Sometimes, there’s value in making the wrong choice.
If you sit around and think “I don’t know” or “I’m worried about it”, you don’t do anything. If you fail then at least you can get feedback and learn from it.
What would be your advice for people who are thinking about working more flexibly or are thinking about starting up a new business?
Be decisive. Do it.
Don’t be afraid to make mistakes.
Don’t be afraid to fail.
Put yourself out there.
For example, we put stuff on Instagram 10 to 20 times a week. The market decides what they like and don’t like at the end of the day.
On inspirational figures
Are there any professionals or famous figures that have inspired you? If so, who are they and why do they inspire you?
Scott Belsky and Matthias Corea. The founders of Behance.
When I started doing product design and illustration work, they created a site called Behance. It’s a platform to share work online.
I really liked the talk they gave on removing the bureaucracy and administration around who gets to work for big clients and who doesn’t.
Back in the day, the same people got the big gigs and none of the little guys would get them. Whereas, their site promoted and highlighted work because of the merit of the work rather than who it was done by.
That meant that talented people who hadn’t got to do any big projects yet were pushed to the forefront. There was no judgement about who they were, what their age was or where they came from.
So, it is about control again. Is that what you like about your business? That you’re not getting manipulated by bigger companies who get a say in what you do and how you get there?
On influential businesses
When considering businesses, are there any businesses that you respect or admire? Maybe a business that has influenced you?
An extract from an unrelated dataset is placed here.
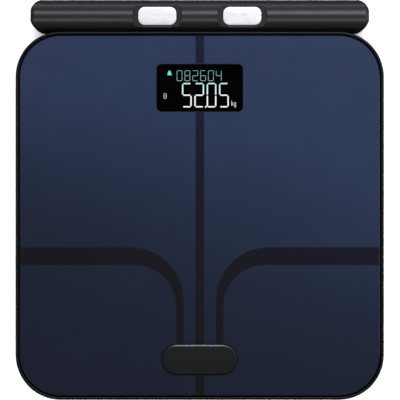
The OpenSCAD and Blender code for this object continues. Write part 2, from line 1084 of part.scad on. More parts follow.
// Flat spiral spring fixed to the arbor, as half turns about two centres a half step apart
module reel_spring() {
  strip_h = 5;
  start_r = arbor_r + 0.4;
  end_r = core_r - core_wall - 0.6;
  half_step = (end_r - start_r - spring_t) / (2 * spring_turns);
  color([0.55, 0.56, 0.60])
    at_reel()
      translate([0, 0, spool_z + 0.6]) {
        for (i = [0:2 * spring_turns - 1])
          translate([0, i % 2 * half_step, 0])
            rotate([0, 0, 90 + 180 * i])
              rotate_extrude(angle = 180)
                translate([start_r + half_step * i, 0])
                  square([spring_t, strip_h]);
        translate([0, arbor_r + 0.02, 0])
          cube([spring_t, start_r + spring_t - arbor_r - 0.02, strip_h]);
      }
}

module reel_cover() {
  color([0.80, 0.80, 0.78])
    at_reel()
      tube(housing_r + housing_wall, axle_r, housing_top, cover_t);
}

// Turns on the spool: three layers of three, less the last turn, which lead_run holds
module lead_winding() {
  color([0.09, 0.09, 0.10])
    at_reel()
      for (i = [0:2], k = [-1:1])
        if (i < 2 || k != 0)
          translate([0, 0, handle_z + k * turn_step])
            torus(core_turn_r + i * turn_step, lead_d / 2);
}

// Route of the lead: last turn on the spool, straight run along the rear wall, bend round the
// pulley, and run to the gland
lead_route = concat(
  [
    for (a = [last_turn_start:10:0])
      [reel_x - outer_turn_r * sin(a), reel_y + outer_turn_r * cos(a), handle_z]
  ],
  [for (a = [0:10:90]) [pulley_x - bend_r * sin(a), pulley_y - bend_r * cos(a), handle_z]],
  [[0, lead_split_y - 0.2, handle_z]]
);

module lead_run() {
  color([0.09, 0.09, 0.10])
    sweep(lead_route, lead_d / 2, 12);
}

module guide_pulley() {
  color([0.9, 0.9, 0.9])
    translate([pulley_x, pulley_y, handle_z])
      rotate_extrude()
        difference() {
          translate([pulley_bore_r, -pulley_h / 2])
            square([pulley_r - pulley_bore_r, pulley_h]);
          translate([bend_r, 0])
            circle(pulley_groove_r);
        }
}

module pulley_pin() {
  color([0.8, 0.8, 0.82])
    translate([pulley_x, pulley_y, 0]) {
      rod(pulley_pin_r, plate_top + 0.5, ledge_top - ledge_t - 0.3 - plate_top - 0.5);
      rod(pulley_pin_r + 1, handle_z + pulley_h / 2 + 0.2, 0.6);
    }
}

module lead_gland() {
  body_l = groove_y - dock_y - 0.2;
  color([0.20, 0.20, 0.21])
    translate([0, dock_y, handle_z])
      rotate([-90, 0, 0])
        difference() {
          union() {
            rod(gland_flange_r, -gland_flange_t, gland_flange_t);
            rod(gland_r - 0.02, -0.5, body_l + 0.5);
          }
          rod(gland_bore_r, -5, 12);
          translate([0, 0, body_l - 0.8])
            cylinder(r1 = gland_bore_r, r2 = gland_bore_r + 0.9, h = 0.9);
        }
}

module dock_magnets() {
  color([0.75, 0.76, 0.78])
    for (x = [-magnet_x, magnet_x])
      translate([x, dock_y - magnet_t, handle_z])
        rotate([-90, 0, 0])
          cylinder(r = magnet_r, h = magnet_t);
}

// ---------------------------------------------------------------- handle

// Solid bar along X, drawn in by the same distance all round
module bar(inset) {
  l = handle_l - 2 * inset;
  r = handle_r - inset;
  fillet = end_fillet - inset;
  intersection() {
    rotate([0, 90, 0])
      rotate_extrude()
        intersection() {
          union() {
            square([2 * r, l - 2 * fillet], center = true);
            square([2 * (r - fillet), l], center = true);
            for (s = [-1, 1])
              translate([r - fillet, s * (l / 2 - fillet)])
                circle(fillet);
          }
          translate([0, -l])
            square([2 * r, 2 * l]);
        }
    translate([0, 0, -handle_d])
      linear_extrude(2 * handle_d)
        bar_plan(l + 2 * end_over, r + end_over, end_rear_r - inset, end_front_r - inset);
  }
}

// Outline of the bar seen from above, with its own corner radius behind and in front
module bar_plan(l, r, rear_r, front_r) {
  square([l - 2 * front_r, 2 * r], center = true);
  translate([-l / 2, front_r - r])
    square([l, 2 * r - rear_r - front_r]);
  translate([-l / 2 + rear_r, r - rear_r])
    square([l - 2 * rear_r, rear_r]);
  for (s = [-1, 1]) {
    translate([s * (l / 2 - rear_r), r - rear_r])
      circle(rear_r);
    translate([s * (l / 2 - front_r), front_r - r])
      circle(front_r);
  }
}

module half_space(side) {
  translate([-handle_l, -handle_d, side > 0 ? 0 : -handle_d])
    cube([2 * handle_l, 2 * handle_d, handle_d]);
}

// Fine rebate along the parting line of the two shells, on one side of it
module seam_rebate(side) {
  seam = 0.25;
  difference() {
    translate([-handle_l, -handle_d, side > 0 ? -1 : -seam])
      cube([2 * handle_l, 2 * handle_d, seam + 1]);
    bar(seam);
  }
}

module at_handle_screws() {
  for (s = [-1, 1], x = handle_screw_x)
    translate([s * x, 0, 0])
      children();
}

module at_thumbs() {
  for (s = [-1, 1])
    translate([s * thumb_x, 0, 0])
      children();
}

// Slopes the shell's edge in front of a thumb plate
module thumb_lip() {
  reach = 5;
  translate([-lip_l / 2, -thumb_w / 2 - thumb_gap, facet_h - lip_drop])
    rotate([lip_tilt, 0, 0])
      translate([0, -reach, 0])
        cube([lip_l, reach + thumb_gap, reach]);
}

module handle_upper_shell() {
  color([0.09, 0.09, 0.10])
    at_handle()
      difference() {
        union() {
          difference() {
            intersection() {
              bar(0);
              half_space(1);
            }
            bar(shell_t);
          }
          intersection() {
            bar(1);
            at_thumbs()
              box(scoop_l + 4, 2 * handle_r, facet_h - thumb_t - tray_h, 5);
          }
          at_handle_screws()
            rod(handle_boss_r, 0.3, handle_r - shell_t);
        }
        at_thumbs() {
          slab(scoop_l, scoop_w, scoop_r, facet_h, 10);
          slab(thumb_l + 2 * thumb_gap, thumb_w + 2 * thumb_gap, thumb_r + thumb_gap,
               facet_h - thumb_t, 10);
          rod(thumb_stem_r + 0.1, 0, facet_h);
          thumb_lip();
        }
        at_handle_screws()
          rod(1.1, -1, 8);
        relief_hole();
        seam_rebate(1);
      }
}

module handle_lower_shell() {
  color([0.09, 0.09, 0.10])
    at_handle()
      difference() {
        union() {
          difference() {
            intersection() {
              bar(0);
              half_space(-1);
            }
            bar(shell_t);
          }
          at_handle_screws()
            rod(handle_boss_r, -handle_r + 1.2, handle_r - 1.2);
          for (s = [-1, 1])
            finger_backing(s);
        }
        for (s = [-1, 1])
          translate([s * finger_x, 0, 0])
            finger_skin(finger_l + 0.2, handle_r + 1, handle_r - finger_t, finger_arc + 1);
        at_handle_screws() {
          rod(1.3, -20, 30);
          rod(2.8, -20, 20 - handle_r + 4);
        }
        relief_hole();
        seam_rebate(-1);
      }
}

// Thickens the shell under a finger plate
module finger_backing(s) {
  translate([s * finger_x, 0, 0])
    finger_skin(finger_l + 4, handle_r - shell_t + 0.3, handle_r - shell_t - 0.8, finger_arc + 12);
}

// Stretch of tube centred on straight down, between two radii
module finger_skin(l, r_out, r_in, arc) {
  rotate([0, 90, 0])
    translate([0, 0, -l / 2])
      rotate([0, 0, -arc / 2])
        rotate_extrude(angle = arc)
          translate([r_in, 0])
            square([r_out - r_in, l]);
}

module relief_hole() {
  translate([0, -handle_r - 1, 0])
    rotate([-90, 0, 0])
      cylinder(r = relief_r, h = 6);
}

module thumb_electrode(side) {
  edge = 0.4;
  stem_l = 4;
  color([0.9, 0.9, 0.92])
    at_handle()
      translate([side * thumb_x, 0, 0])
        union() {
          edged_slab(thumb_l, thumb_w, thumb_r, facet_h - thumb_t, thumb_t, 0, edge);
          rod(thumb_stem_r, facet_h - thumb_t - stem_l, stem_l + 0.2);
        }
}

module finger_electrode(side) {
  color([0.85, 0.85, 0.87])
    at_handle()
      translate([side * finger_x, 0, 0])
        finger_skin(finger_l, handle_r, handle_r - finger_t + 0.05, finger_arc);
}

module handle_board() {
  board_h = 1.5;
  color([0.08, 0.30, 0.16])
    at_handle() {
      translate([0, 1.5, 0]) {
        difference() {
          box(handle_board_l, handle_board_w, board_h, handle_board_t);
          translate([0, -1.5, 0])
            at_handle_screws()
              rod(handle_boss_r + 0.3, board_h - 1, 4);
        }
        box(6, 6, board_h + handle_board_t, 1.2);
      }
    }
}

module handle_magnets() {
  depth = magnet_t;
  color([0.75, 0.76, 0.78])
    for (x = [-magnet_x, magnet_x])
      translate([x, handle_y - handle_r + shell_t + 0.7, handle_z])
        rotate([-90, 0, 0])
          cylinder(r = magnet_r, h = depth);
}

module handle_screws() {
  head_z = -handle_r + 2.4;
  color([0.55, 0.56, 0.58])
    at_handle()
      at_handle_screws()
        difference() {
          union() {
            rod(2.4, head_z, 1.4);
            rod(1.1, head_z, 15);
          }
          cross_slot(head_z);
        }
}

module handle_strain_relief() {
  color([0.20, 0.20, 0.21])
    translate([0, handle_face_y + 0.15, handle_z])
      rotate([-90, 0, 0])
        difference() {
          union() {
            rod(relief_r - 0.02, 0, relief_l);
            rod(relief_r + 1, shell_t + 0.7, 1.6);
          }
          rod(lead_d / 2, -1, relief_l + 2);
        }
}

module handle_lead() {
  color([0.09, 0.09, 0.10])
    translate([0, lead_split_y, handle_z])
      rotate([-90, 0, 0])
        cylinder(r = lead_d / 2, h = handle_face_y + relief_l - lead_split_y + 2);
}

// ---------------------------------------------------------------- nodes

glass_platform();
toe_electrode(-1);  // toe_electrode_left
toe_electrode(1);  // toe_electrode_right
heel_electrode(-1);  // heel_electrode_left
heel_electrode(1);  // heel_electrode_right
back_print();
glass_tape();
rim_frame();
base_tray();
base_screws();
contact_cap();
contact_gasket();
contact_block();
contact_pins();
display_lcd();
display_backlight();
display_holder();
main_board();
board_parts();
battery_cells();
battery_contacts();
battery_door();
unit_button();
button_switch();
cell_brackets();
load_cell_leads();
reel_base();
reel_axle();
reel_spool();
reel_spring();
reel_cover();
lead_winding();
guide_pulley();
pulley_pin();
lead_run();
lead_gland();
dock_magnets();
handle_upper_shell();
handle_lower_shell();
thumb_electrode(-1);  // thumb_electrode_left
thumb_electrode(1);  // thumb_electrode_right
finger_electrode(-1);  // finger_electrode_left
finger_electrode(1);  // finger_electrode_right
handle_board();
handle_magnets();
handle_screws();
handle_lead();
handle_strain_relief();
for (c = CORNERS) {
  at_corner(c) load_cell();
  at_corner(c) foot_cap();
  at_corner(c) foot_pad();
}
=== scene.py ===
import math

import bmesh
import bpy
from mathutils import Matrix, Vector


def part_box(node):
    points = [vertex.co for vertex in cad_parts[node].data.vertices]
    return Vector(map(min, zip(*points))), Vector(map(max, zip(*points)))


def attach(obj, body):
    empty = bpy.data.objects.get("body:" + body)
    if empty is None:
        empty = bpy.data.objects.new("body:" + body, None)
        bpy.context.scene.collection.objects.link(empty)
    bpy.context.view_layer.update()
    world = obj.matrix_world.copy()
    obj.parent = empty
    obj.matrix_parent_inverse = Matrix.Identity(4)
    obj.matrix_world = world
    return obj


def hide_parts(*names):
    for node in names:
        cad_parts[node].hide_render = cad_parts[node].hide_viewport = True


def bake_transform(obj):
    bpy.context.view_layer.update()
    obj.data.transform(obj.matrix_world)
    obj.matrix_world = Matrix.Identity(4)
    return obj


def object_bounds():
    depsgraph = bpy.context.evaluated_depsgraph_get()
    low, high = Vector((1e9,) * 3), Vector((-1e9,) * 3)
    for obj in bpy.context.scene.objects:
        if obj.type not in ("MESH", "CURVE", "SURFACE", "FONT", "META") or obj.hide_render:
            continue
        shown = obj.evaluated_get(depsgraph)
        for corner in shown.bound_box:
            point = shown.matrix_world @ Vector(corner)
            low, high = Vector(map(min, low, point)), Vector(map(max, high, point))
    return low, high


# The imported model: glass platform with a pull-out handle bar along its rear edge
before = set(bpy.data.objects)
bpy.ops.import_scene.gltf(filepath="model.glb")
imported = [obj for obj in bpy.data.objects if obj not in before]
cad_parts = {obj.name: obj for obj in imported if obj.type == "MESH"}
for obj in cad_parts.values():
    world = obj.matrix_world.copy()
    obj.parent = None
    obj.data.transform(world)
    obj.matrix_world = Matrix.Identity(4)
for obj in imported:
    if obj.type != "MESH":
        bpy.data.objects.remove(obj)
cad_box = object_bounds()

SCENE = bpy.context.scene
MM = 0.001


# ---------------------------------------------------------------- places taken from the frame


def middle(node):
    """Centre of a CAD node's box."""
    lo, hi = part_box(node)
    return (lo + hi) / 2


GLASS_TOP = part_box("glass_platform")[1].z
FILM_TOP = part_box("toe_electrode_left")[1].z
LCD = middle("display_lcd")
HANDLE = middle("handle_upper_shell")


# ---------------------------------------------------------------- camera, light and floor

FRAME_SIDE = 0.3255        # metres of the object's top that the picture's side covers
CAMERA_SHIFT = Vector((0.0002, -0.0005, 0))
LENS = 200
SENSOR = 36


def make_camera():
    """Long lens straight above the platform, with the handle at the top of the picture."""
    data = bpy.data.cameras.new("camera")
    data.lens = LENS
    data.sensor_width = SENSOR
    data.clip_start = 0.1
    data.clip_end = 20
    camera = bpy.data.objects.new("camera", data)
    SCENE.collection.objects.link(camera)
    lo, hi = cad_box
    centre = (lo + hi) / 2
    height = GLASS_TOP + FRAME_SIDE * LENS / SENSOR
    camera.location = Vector((centre.x, centre.y, height)) + CAMERA_SHIFT
    SCENE.camera = camera


def make_panel(name, centre, target, width, depth, power, colour=(1, 1, 1), lights=None):
    """Soft rectangular light that points at target. It lights only the objects in `lights`, if given."""
    data = bpy.data.lights.new(name, "AREA")
    data.shape = "RECTANGLE"
    data.size = width
    data.size_y = depth
    data.energy = power
    data.color = colour
    panel = bpy.data.objects.new(name, data)
    SCENE.collection.objects.link(panel)
    panel.location = centre
    panel.rotation_mode = "QUATERNION"
    panel.rotation_quaternion = (Vector(target) - Vector(centre)).to_track_quat("-Z", "Y")
    panel.visible_camera = False
    if lights:
        group = bpy.data.collections.new(name + "_lights")
        for obj in lights:
            group.objects.link(obj)
        panel.light_linking.receiver_collection = group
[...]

I find the nature of fashion brands really appealing. Particularly, Yves Saint Laurent.
Fashion brands are not thinking from a business point of view. They produce creative work based upon whether they like it or not.
Fashion is purely selfish in that way. That’s quite a good quality in a company, I think.
A company that is producing work regardless of what everyone else thinks.
A company that has the mindset of, “if people don’t like it then, so be it.”